### Data provided

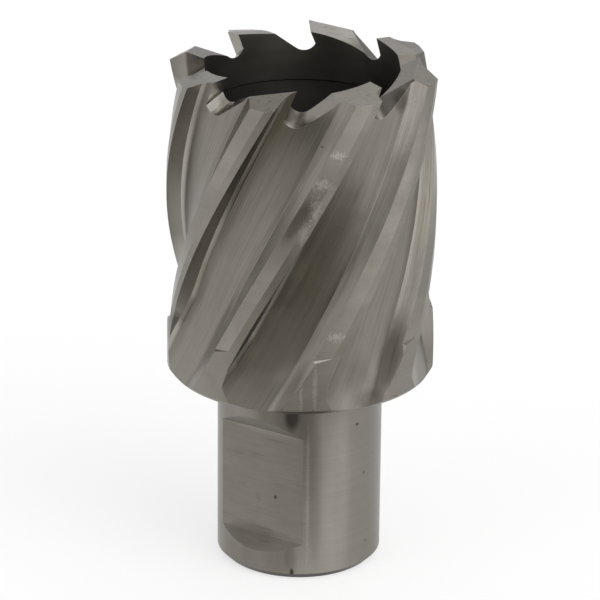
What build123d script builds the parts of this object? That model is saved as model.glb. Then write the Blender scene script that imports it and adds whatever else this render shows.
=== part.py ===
from build123d import *
import os
from math import cos, radians, sin, sqrt, tan

# Annular cutter: a hollow hole cutter turned and ground from one bar of high speed steel.
# The end of the shank stands on Z = 0 and the teeth point up. It turns anticlockwise
# when the teeth are looked at, so each cutting edge faces anticlockwise.

# Shank
shank_diameter = 19.05
shank_length = 23.25
shank_chamfer = 0.75
pin_hole_diameter = 6.5
pin_hole_chamfer = 0.5

# Flats on the shank, for the two screws of the holder
flat_depth = 1.75
flat_low = 4.5
flat_high = 17.7
flat_low_runout = 1.4
flat_high_runout = 1.9
flat_azimuth = 237.5
flat_spacing = 90.0

# Body
cutting_diameter = 30.7
body_length = 37.0
rim_chamfer = 0.5
bore_diameter = 22.24
bore_depth = 31.0
bore_relief = 0.15
bore_land = 6.2
bore_corner = 1.0

# Teeth: the first tip is on this azimuth, and each pair is a low tooth and a high one
tooth_pairs = 4
first_tip = 41.69
tooth_count = 2 * tooth_pairs
tooth_pitch = 360 / tooth_count

# Helical flutes, by angles from the cutting edge of the wall at the same height
flute_lead = 170.0
edge_lag = 11.3
edge_lag_depth = 2.75
flute_depth = 2.05
wall_lean_angle = 1.3
foot_bevel = 0.42
facet_angle = 0.647 * tooth_pitch
facet_rise = 0.1
heel_angle = 0.762 * tooth_pitch

# Back of each land: ground lower from the heel to the margin, down to a small ledge
land_relief = 0.4
land_overlap = 0.25
margin_angle = 0.918 * tooth_pitch
ledge_height = 6.45
ledge_tilt = 13.5
ledge_ramp = 20.0

# Where the flutes run out towards the shoulder
runout_height = 12.75
runout_blend = 4.0
runout_slope = 0.26
runout_skew = 4.7
facet_blend_high = 6.75
facet_blend_low = 2.75
facet_turn = 1.3

# Gullets in front of the teeth, cut outwards and down through the wall
gullet_rake = 22.5
gullet_depth = 2.7
gullet_radius = 1.55
gullet_offset = 0.6
gullet_slope = 32.0
gullet_fall = 34.5
gullet_skew = 16.0
gullet_reach = 9.0
gullet_slope_length = 11.0

# Tops of the teeth: two planes that meet in a crest near the middle of the wall
crest_shift = -0.185
high_crest = 0.30
high_inner_bevel = 21.8
high_inner_relief = 7.7
high_outer_bevel = -28.5
high_outer_relief = 13.3
low_crest = -0.21
low_inner_bevel = -5.2
low_inner_relief = 8.4
low_outer_bevel = -9.5
low_outer_relief = 8.6
crown_behind = 0.84 * tooth_pitch
crown_ahead = 0.11 * tooth_pitch

# How the cuts are made: how far they start outside the steel, and sections per loft
overrun = 1.0
flute_sections = 14
land_sections = 12

shank_radius = shank_diameter / 2
body_radius = cutting_diameter / 2
bore_radius = bore_diameter / 2
pin_hole_radius = pin_hole_diameter / 2
wall_thickness = body_radius - bore_radius
crest_radius = bore_radius + wall_thickness / 2 + crest_shift
tip_height = shank_length + body_length
bore_floor = tip_height - bore_depth
clear_radius = 1.2 * body_radius
clear_height = tip_height + 2 * overrun
turn_per_mm = 360 / flute_lead


def polar(radius, angle):
    return (radius * cos(radians(angle)), radius * sin(radians(angle)))


def smooth_step(value, low, high):
    share = min(max((value - low) / (high - low), 0), 1)
    return share * share * (3 - 2 * share)


# Blank: shank, shoulder, wall and bore as one turned section
with BuildPart() as cutter:
    with BuildSketch(Plane.XZ):
        with BuildLine():
            Polyline(
                (pin_hole_radius + pin_hole_chamfer, 0),
                (shank_radius - shank_chamfer, 0),
                (shank_radius, shank_chamfer),
                (shank_radius, shank_length),
                (body_radius - rim_chamfer, shank_length),
                (body_radius, shank_length + rim_chamfer),
                (body_radius, clear_height),
                (bore_radius, clear_height),
                (bore_radius, tip_height - bore_land),
                (bore_radius + bore_relief, tip_height - bore_land - bore_relief),
                (bore_radius + bore_relief, bore_floor + bore_corner),
                (bore_radius + bore_relief - bore_corner, bore_floor),
                (pin_hole_radius + pin_hole_chamfer, bore_floor),
                (pin_hole_radius, bore_floor - pin_hole_chamfer),
                (pin_hole_radius, pin_hole_chamfer),
                close=True,
            )
        make_face()
    revolve(axis=Axis.Z)


# Azimuth of the cutting edge of the first tooth's wall. It lags behind the tip
def edge_azimuth(height):
    return turn_per_mm * (height - tip_height + edge_lag_depth) - edge_lag


# How far the flute's floor has come up, below the height where its run-out starts
def floor_rise(height):
    drop = shank_length + runout_height - height
    if drop <= 0:
        return 0
    if drop < runout_blend:
        return runout_slope * drop * drop / (2 * runout_blend)
    return runout_slope * (drop - runout_blend / 2)


# Section of one flute: side wall, floor, and the facet that rises to the heel of the land
def flute_outline(height):
    edge = edge_azimuth(height)
    wall_top = Vector(*polar(body_radius, edge))
    wall_low = Vector(*polar(body_radius - flute_depth, edge + wall_lean_angle))
    wall_beyond = wall_top + (wall_top - wall_low) * ((clear_radius - body_radius) / flute_depth)
    foot = Vector(*polar(body_radius - flute_depth + floor_rise(height), edge + wall_lean_angle))
    near_shoulder = 1 - smooth_step(height - shank_length, facet_blend_low, facet_blend_high)
    facet_radius = body_radius - flute_depth + facet_rise + floor_rise(height + runout_skew)
    facet = Vector(*polar(facet_radius, edge + facet_angle - facet_turn * near_shoulder))
    heel = Vector(*polar(body_radius - land_relief * (1 - near_shoulder), edge + heel_angle))
    facet_beyond = heel + (heel - facet)
    cover = facet_beyond.normalized() * clear_radius
    return [(point.X, point.Y) for point in (foot, facet, facet_beyond, cover, wall_beyond)]


flute_low = shank_length - overrun
flute_step = (clear_height - flute_low) / (flute_sections - 1)

with BuildPart() as flute:
    for index in range(flute_sections):
        level = flute_low + index * flute_step
        with BuildSketch(Plane.XY.offset(level)):
            outline = flute_outline(level)
            with BuildLine():
                Polyline(*outline, close=True)
            make_face()
            chamfer(vertices().sort_by_distance((*outline[0], 0))[0], foot_bevel)
    loft()


# Section of the space that is ground away along the back of one land
def land_outline(height):
    edge = edge_azimuth(height)
    heel = Vector(*polar(body_radius - land_relief, edge + heel_angle))
    margin = Vector(*polar(body_radius, edge + margin_angle))
    overlap = (margin - heel) * land_overlap
    before = heel - overlap
    beyond = margin + overlap
    return [
        (before.X, before.Y),
        (beyond.X, beyond.Y),
        polar(clear_radius, edge + margin_angle),
        polar(clear_radius, edge + heel_angle),
    ]


ledge_level = shank_length + ledge_height
ledge_azimuth = edge_azimuth(ledge_level) + (heel_angle + margin_angle) / 2
ledge_out = Vector(*polar(1, ledge_azimuth))
ledge_along = Vector(*polar(1, ledge_azimuth + 90))
ledge_plane = Plane(
    origin=(*polar(body_radius, ledge_azimuth), ledge_level),
    z_dir=Vector(0, 0, 1) - ledge_along * tan(radians(ledge_tilt)) + ledge_out * tan(radians(ledge_ramp)),
)

land_low = ledge_level - 2 * overrun
land_step = (clear_height - land_low) / (land_sections - 1)

with BuildPart() as land:
    for index in range(land_sections):
        level = land_low + index * land_step
        with BuildSketch(Plane.XY.offset(level)):
            with BuildLine():
                Polyline(*land_outline(level), close=True)
            make_face()
    loft()
    split(bisect_by=ledge_plane, keep=Keep.TOP)


# One gullet, drawn on the bore in front of the tip that lies on azimuth 0:
# the tooth's rake face, a round bottom and the slope up to the next tooth's back
gullet_plane = Plane(origin=(bore_radius, 0, tip_height), x_dir=(0, 1, 0), z_dir=(1, 0, 0))
gullet_way = (1, -tan(radians(gullet_skew)), -tan(radians(gullet_fall)))
rake_way = Vector(-sin(radians(gullet_rake)), -cos(radians(gullet_rake)))
gullet_centre = Vector(gullet_offset, gullet_radius - gullet_depth)
along_rake = rake_way.dot(gullet_centre)
rake_length = along_rake + sqrt(along_rake**2 - gullet_centre.length**2 + gullet_radius**2)
rake_foot = rake_way * rake_length
rake_top = rake_way * (-gullet_reach / cos(radians(gullet_rake)))
gullet_bottom = gullet_centre - Vector(0, gullet_radius)
slope_foot = gullet_centre + Vector(*polar(gullet_radius, gullet_slope - 90))
slope_top = slope_foot + Vector(*polar(gullet_slope_length, gullet_slope))

with BuildPart() as gullet:
    with BuildSketch(gullet_plane):
        with BuildLine():
            Line(rake_top, rake_foot)
            ThreePointArc(rake_foot, gullet_bottom, slope_foot)
            Polyline(slope_foot, slope_top, (slope_top.X, gullet_reach), rake_top)
        make_face()
    extrude(amount=2 * wall_thickness, dir=gullet_way, both=True)


# Space above a tooth, down to one bevel of its top. The tip lies on azimuth 0
def space_above(crest_height, bevel, relief):
    crest = (crest_radius, 0, tip_height + crest_height)
    slopes = (-tan(radians(bevel)), -tan(radians(relief)), 1)
    with BuildPart() as space:
        with BuildSketch(Plane.XY.offset(tip_height - gullet_depth)):
            with BuildLine():
                Polyline(
                    polar(bore_radius - overrun, -crown_behind),
                    polar(bore_radius - overrun, crown_ahead),
                    polar(clear_radius, crown_ahead),
                    polar(clear_radius, -crown_behind),
                    close=True,
                )
            make_face()
        extrude(amount=clear_height)
        split(bisect_by=Plane(origin=crest, z_dir=slopes), keep=Keep.TOP)
    return space.part


high_inner_space = space_above(high_crest, high_inner_bevel, high_inner_relief)
high_outer_space = space_above(high_crest, high_outer_bevel, high_outer_relief)
low_inner_space = space_above(low_crest, low_inner_bevel, low_inner_relief)
low_outer_space = space_above(low_crest, low_outer_bevel, low_outer_relief)


# One shank flat with a ramp at each end
flat_radius = shank_radius - flat_depth
flat_reach = flat_depth + overrun
ramp_share = flat_reach / flat_depth

with BuildPart() as flat:
    with BuildSketch(Plane.XZ):
        with BuildLine():
            Polyline(
                (flat_radius, flat_low),
                (flat_radius + flat_reach, flat_low - flat_low_runout * ramp_share),
                (flat_radius + flat_reach, flat_high + flat_high_runout * ramp_share),
                (flat_radius, flat_high),
                close=True,
            )
        make_face()
    extrude(amount=shank_radius, both=True)


# All cuts into the blank
with cutter:
    with PolarLocations(0, tooth_count, start_angle=first_tip):
        add(flute.part, mode=Mode.SUBTRACT)
        add(land.part, mode=Mode.SUBTRACT)
        add(gullet.part, mode=Mode.SUBTRACT)
    with PolarLocations(0, tooth_pairs, start_angle=first_tip):
        add(low_inner_space, mode=Mode.SUBTRACT)
        add(low_outer_space, mode=Mode.SUBTRACT)
    with PolarLocations(0, tooth_pairs, start_angle=first_tip + tooth_pitch):
        add(high_inner_space, mode=Mode.SUBTRACT)
        add(high_outer_space, mode=Mode.SUBTRACT)
    with PolarLocations(0, 2, start_angle=flat_azimuth - flat_spacing, angular_range=2 * flat_spacing):
        add(flat.part, mode=Mode.SUBTRACT)

os.makedirs("parts", exist_ok=True)
cutter.part.label = "annular_cutter"
export_step(cutter.part, "parts/annular_cutter.step")
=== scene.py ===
import bpy
import math
from mathutils import Matrix, Vector


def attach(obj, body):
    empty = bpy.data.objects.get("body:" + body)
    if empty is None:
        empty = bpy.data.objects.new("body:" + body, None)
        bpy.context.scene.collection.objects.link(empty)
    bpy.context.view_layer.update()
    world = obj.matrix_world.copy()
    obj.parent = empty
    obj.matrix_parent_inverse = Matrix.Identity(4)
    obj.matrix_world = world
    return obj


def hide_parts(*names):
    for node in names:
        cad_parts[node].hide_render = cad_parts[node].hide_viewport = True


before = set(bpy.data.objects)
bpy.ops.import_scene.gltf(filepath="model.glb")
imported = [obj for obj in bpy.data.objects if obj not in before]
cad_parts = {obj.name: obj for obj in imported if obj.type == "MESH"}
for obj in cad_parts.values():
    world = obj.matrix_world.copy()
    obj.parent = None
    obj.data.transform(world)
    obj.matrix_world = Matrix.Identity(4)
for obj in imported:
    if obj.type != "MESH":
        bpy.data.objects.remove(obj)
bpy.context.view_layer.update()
millimetre = 0.001


# the cutter's main sizes, in millimetres and degrees, as in its CAD
cutterSizes = {
    "shankLength": 23.25,
    "bodyRadius": 15.35,
    "boreRadius": 11.12,
    "boreFloor": 29.25,
    "pinHoleRadius": 3.25,
    "tipHeight": 60.25,
    "gulletReach": 9.6,  # how far below the tips the gullets end
    "rimChamfer": 0.5,
    "lead": 170.0,  # the height in which a flute turns once
    "pitch": 45.0,  # from one tooth to the next
    "firstTip": 41.69,
    "edgeLag": 11.3,  # how far the sharp edge of a land lies behind its tooth's tip
    "edgeLagDepth": 2.75,  # the depth below the tips at which it lies there
    "heel": 0.762,  # share of the pitch at which a flute ends and the next land begins
}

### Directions
The lines to extract from the data above begin with the line containing "# All cuts into the blank" and end with the line containing "bpy.data.objects.remove(obj)". Extract them exactly, including both.

### Response to this exercise
# All cuts into the blank
with cutter:
    with PolarLocations(0, tooth_count, start_angle=first_tip):
        add(flute.part, mode=Mode.SUBTRACT)
        add(land.part, mode=Mode.SUBTRACT)
        add(gullet.part, mode=Mode.SUBTRACT)
    with PolarLocations(0, tooth_pairs, start_angle=first_tip):
        add(low_inner_space, mode=Mode.SUBTRACT)
        add(low_outer_space, mode=Mode.SUBTRACT)
    with PolarLocations(0, tooth_pairs, start_angle=first_tip + tooth_pitch):
        add(high_inner_space, mode=Mode.SUBTRACT)
        add(high_outer_space, mode=Mode.SUBTRACT)
    with PolarLocations(0, 2, start_angle=flat_azimuth - flat_spacing, angular_range=2 * flat_spacing):
        add(flat.part, mode=Mode.SUBTRACT)

os.makedirs("parts", exist_ok=True)
cutter.part.label = "annular_cutter"
export_step(cutter.part, "parts/annular_cutter.step")
=== scene.py ===
import bpy
import math
from mathutils import Matrix, Vector


def attach(obj, body):
    empty = bpy.data.objects.get("body:" + body)
    if empty is None:
        empty = bpy.data.objects.new("body:" + body, None)
        bpy.context.scene.collection.objects.link(empty)
    bpy.context.view_layer.update()
    world = obj.matrix_world.copy()
    obj.parent = empty
    obj.matrix_parent_inverse = Matrix.Identity(4)
    obj.matrix_world = world
    return obj


def hide_parts(*names):
    for node in names:
        cad_parts[node].hide_render = cad_parts[node].hide_viewport = True


before = set(bpy.data.objects)
bpy.ops.import_scene.gltf(filepath="model.glb")
imported = [obj for obj in bpy.data.objects if obj not in before]
cad_parts = {obj.name: obj for obj in imported if obj.type == "MESH"}
for obj in cad_parts.values():
    world = obj.matrix_world.copy()
    obj.parent = None
    obj.data.transform(world)
    obj.matrix_world = Matrix.Identity(4)
for obj in imported:
    if obj.type != "MESH":
        bpy.data.objects.remove(obj)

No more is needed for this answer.